Eurociett also welcomed the Directive and the fact that it largely follows the joint declaration, and said it will “improve the recognition of temporary agency work’s contribution to a well-functioning labour market”. Its president, Annemarie Muntz, said: “Eurociett has always supported proper regulation on our industry at European level.” Eurociett now calls on the member states to:

  • review prohibitions or restrictions that apply to the use of temporary agency work and lift those that are “not justified or proportionate”, such as bans on the use of temporary agency work in the public sector in Belgium, France and Spain, or the limits on maximum contract duration that apply in some countries; and
  • consult the sectoral social partners when implementing the equal treatment principle in order to take account of the specificity of national labour markets.

In the UK, Katja Hall, the CBI’s director of employment policy, said the Directive “will not be welcomed by employers” but is “less damaging than previous proposals as key flexibilities that underpin UK competitiveness have been protected”. She added that “more than half of agency assignments last less than 12 weeks and will be unaffected” by the Directive’s UK implementation, and welcomed the UK’s exclusion from the equal treatment principle of “occupational benefits that recognise the long-term relationship permanent staff have with an employer”, such as sick pay and pensions.

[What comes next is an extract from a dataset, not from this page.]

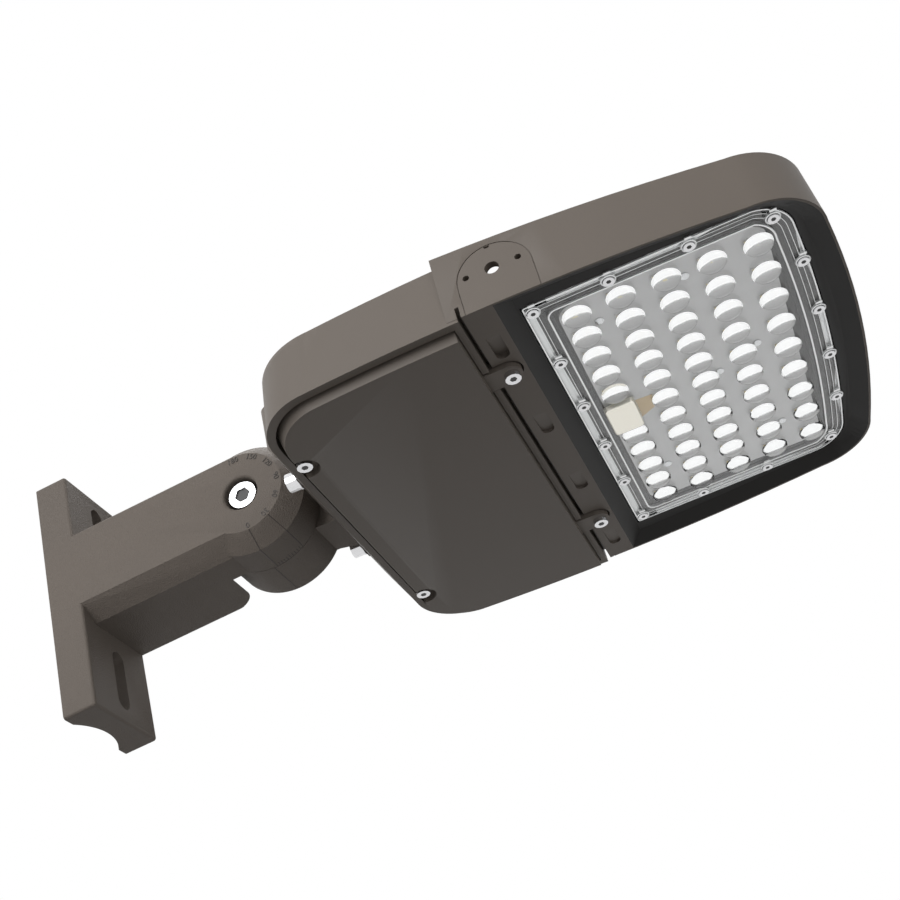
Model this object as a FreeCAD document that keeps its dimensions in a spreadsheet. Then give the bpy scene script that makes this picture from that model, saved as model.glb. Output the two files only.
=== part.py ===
import FreeCAD, Part
import math
import os
import re

import Sketcher
from FreeCAD import Placement, Rotation, Vector

# Shoebox area light on an adjustable arm.  Millimetres and degrees.
# Bracket frame: x = 0 is the back of the pole plate, z = 0 its middle, +X points along the arm.
# Head frame: the origin is the tilt pivot, +X points to the nose, and the lamp shines towards -Z.

SIZES = {
    # pole plate
    "plate_width": 60.0,
    "plate_height": 152.0,
    "plate_thick": 19.4,
    "plate_round": 1.8,
    "scoop_radius": 38.0,
    "scoop_half_width": 21.5,
    "slot_width": 11.0,
    "slot_length": 36.0,
    "slot_pitch": 99.0,
    # arm, its heights measured from the pivot
    "pivot_reach": 122.5,
    "pivot_height": 7.5,
    "arm_half_height": 29.0,
    "arm_top": 27.6,
    "arm_side_top": 24.8,
    "arm_side_bottom": 20.3,
    "arm_chamfer_depth": 11.4,
    "arm_far_round": 2.0,
    "notch_radius": 39.6,
    "notch_round": 13.5,
    # tilting joint
    "barrel_radius": 33.5,
    "barrel_face_radius": 24.6,
    "barrel_chamfer_depth": 9.6,
    "barrel_edge": 1.6,
    "seam_gap": 0.3,
    "counterbore_radius": 9.8,
    "counterbore_depth": 16.4,
    "pivot_thread_radius": 5.0,
    "pivot_clearance": 0.5,
    "pivot_bolt_head_radius": 8.0,
    "pivot_bolt_head_height": 10.0,
    "pivot_hex": 8.0,
    "pivot_hex_depth": 5.0,
    "washer_radius": 9.2,
    "washer_thick": 1.8,
    "spring_washer_radius": 8.6,
    "spring_washer_thick": 2.2,
    "nut_flats": 17.0,
    "nut_thick": 8.0,
    "nut_recess": 3.0,
    "nut_clearance": 0.2,
    "wireway_inner": 9.0,
    "wireway_outer": 15.0,
    "wireway_depth": 8.0,
    "wire_bore_radius": 7.5,
    "wire_bore_offset": 9.0,
    "head_droop": 3.75,
    # knuckle flange and its bolts
    "flange_x": 39.4,
    "flange_thick": 4.8,
    "flange_wing": 20.0,
    "flange_bottom": -20.0,
    "flange_top": 9.0,
    "flange_corner": 5.0,
    "neck_flare": 2.0,
    "neck_step": 0.6,
    "knuckle_gasket_thick": 1.0,
    "knuckle_bolt_out": 10.4,
    "knuckle_bolt_low": -15.4,
    "knuckle_bolt_high": 4.0,
    "knuckle_bolt_radius": 3.0,
    "knuckle_bolt_head_radius": 5.0,
    "knuckle_bolt_head_height": 6.0,
    "knuckle_bolt_hex": 5.0,
    "knuckle_bolt_length": 12.0,
    "knuckle_washer_radius": 5.3,
    "knuckle_washer_thick": 1.0,
    # head housing outline, seen from above
    "rear_x": 48.0,
    "rear_flat": 92.0,
    "rear_corner_x": 79.0,
    "rear_corner_y": 124.3,
    "rear_corner_radius": 32.0,
    "rear_top_reach": 1.8,
    "rear_top_flat": 80.3,
    "rear_top_corner_x": 88.1,
    "rear_top_radius": 41.8,
    "side_radius": 1014.0,
    "step_x": 153.8,
    "step_y": 127.3,
    "nose_corner_x": 295.0,
    "nose_corner_y": 118.3,
    "nose_corner_radius": 32.0,
    "nose_edge_x": 327.0,
    "nose_edge_y": 88.0,
    "nose_radius": 645.0,
    # head housing heights
    "rim_z": -33.0,
    "rear_rim_z": -34.8,
    "rear_top_z": 3.0,
    "rear_lean": 4.0,
    "roof_crown": 9.0,
    "roof_half_width": 121.0,
    "spine_half": 56.0,
    "spine_foot": 84.0,
    "front_top_z": 8.0,
    "nose_top_z": -3.0,
    "front_lean": 1.2,
    "boss_x": 38.0,
    "boss_half_width": 83.0,
    "boss_low_z": -16.0,
    "boss_round": 10.0,
    "boss_seat_fit": 0.8,
    # driver compartment and its cover
    "wall": 3.5,
    "cover_lip": 4.5,
    "rear_lip_cut": 0.8,
    "ledge_z": -28.5,
    "bay_x0": 63.0,
    "bay_front_wall": 8.6,
    "bay_half_width": 108.0,
    "bay_corner": 12.0,
    "bay_top_z": -1.0,
    "bay_back_x": 53.0,
    "bay_back_half_width": 68.0,
    "bay_back_low_z": -21.0,
    "gap_web": 3.4,
    "gap_width": 2.0,
    "gap_top_z": -26.5,
    "strip_x": 155.6,
    "cover_gasket_thick": 1.2,
    "cover_gasket_width": 4.0,
    "cover_face_z": -39.5,
    "cover_thick": 2.6,
    "cover_lean": 2.3,
    "cover_fit": 0.5,
    "cover_tab_radius": 6.8,
    "cover_tab_fit": 0.9,
    "cover_tab_back": 1.3,
    "cover_tab_z": -29.0,
    "cover_tab_thick": 6.0,
    "cover_screw_reach": 12.2,
    "cover_front_screw_y": 77.5,
    "cover_rear_screw_x": 56.6,
    "cover_rear_screw_y": 77.4,
    "cover_screw_radius": 2.0,
    "cover_screw_head_radius": 3.9,
    "cover_screw_head_height": 3.0,
    "cover_screw_length": 12.0,
    "cover_screw_hex": 3.0,
    "cover_pocket_radius": 7.5,
    "cover_pocket_z": -35.4,
    "cover_tab_gap": 0.4,
    # lamp chamber
    "bar_x1": 176.0,
    "rim_width": 1.2,
    "recess_z": -27.6,
    "recess_slope": 8.0,
    "lens_z": -27.2,
    "lens_thick": 2.5,
    "lens_fit": 0.6,
    "seat_z": -22.0,
    "seat_inset": 8.6,
    "tray_floor_z": -16.0,
    "tray_x0": 155.5,
    "fin_thick": 2.4,
    "fin_pitch": 10.0,
    "fin_count": 21,
    "fin_x0": 162.0,
    "fin_x1": 312.0,
    "side_hole_x": 181.0,
    "side_hole_z": -12.2,
    "side_hole_radius": 3.5,
    "side_pin_radius": 1.6,
    "side_pin_offset": 12.8,
    # lens plate
    "lens_x0": 185.4,
    "lens_half_width": 109.4,
    "lens_corner_x": 296.0,
    "lens_corner_y": 108.6,
    "lens_corner_radius": 21.0,
    "lens_edge_x": 313.2,
    "lens_edge_y": 90.0,
    "lens_edge_radius": 950.0,
    "lens_gasket_width": 3.0,
    "lens_screw_radius": 1.5,
    "lens_screw_head_radius": 2.7,
    "lens_screw_head_height": 1.6,
    "lens_screw_length": 8.0,
    "lens_screw_edge": 4.1,
    "lens_screw_margin": 5.3,
    "lens_screw_first": 41.4,
    "lens_screw_pitch": 38.9,
    "lens_screw_turn": 5.5,
    "lens_screw_wide": 61.0,
    "lens_screw_narrow": 20.3,
    "lens_screw_nose": 2.6,
    "panel_inset": 9.5,
    "panel_rise": 0.8,
    "dome_long": 8.2,
    "dome_short": 5.9,
    "dome_height": 5.0,
    "dome_shift": 1.8,
    # lamp board
    "board_x0": 198.4,
    "board_x1": 300.5,
    "board_half_width": 96.0,
    "board_corner": 9.0,
    "board_thick": 1.6,
    "board_screw_x": 16.8,
    "board_screw_radius": 1.25,
    "board_screw_head_radius": 2.2,
    "board_screw_head_height": 0.8,
    "board_screw_length": 5.6,
    "lamp_size": 5.0,
    "lamp_thick": 0.7,
    "lamp_x0": 204.2,
    "lamp_column_pitch": 22.1,
    "lamp_gap": 41.5,
    "lamp_pitch": 17.2,
    "lamp_spread": 0.9,
    "lamp_taper": 1.5,
    "connector_length": 13.0,
    "connector_width": 17.0,
    "connector_height": 1.0,
    # driver and the pieces beside it
    "driver_x": 70.0,
    "driver_width": 62.0,
    "driver_length": 140.0,
    "driver_height": 27.0,
    "driver_y": -66.0,
    "driver_flange": 9.0,
    "driver_flange_thick": 1.5,
    "driver_screw_inset": 12.0,
    "driver_screw_radius": 2.0,
    "driver_screw_length": 4.3,
    "driver_screw_head_radius": 3.6,
    "driver_screw_head_height": 2.2,
    "surge_inset": 20.0,
    "surge_width": 34.0,
    "surge_length": 24.0,
    "surge_height": 24.0,
    "block_inset": 8.0,
    "block_width": 44.0,
    "block_length": 16.0,
    "block_height": 14.0,
    "block_gap": 2.0,
    "block_hole_radius": 3.2,
    "block_hole_depth": 4.0,
    "block_hole_pitch": 15.0,
}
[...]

The TUC general secretary, Brendan Barber, said: “Too many agency workers in the UK have faced unfair treatment and injustice … Now agency workers will finally have a fair deal and be entitled to the same pay as permanent staff doing the same job, and receive much stronger legal protection from exploitation. The passage into law of [the] Directive means that opponents of more rights for temps have now lost, and the UK cannot now opt out of better rights for agency workers.”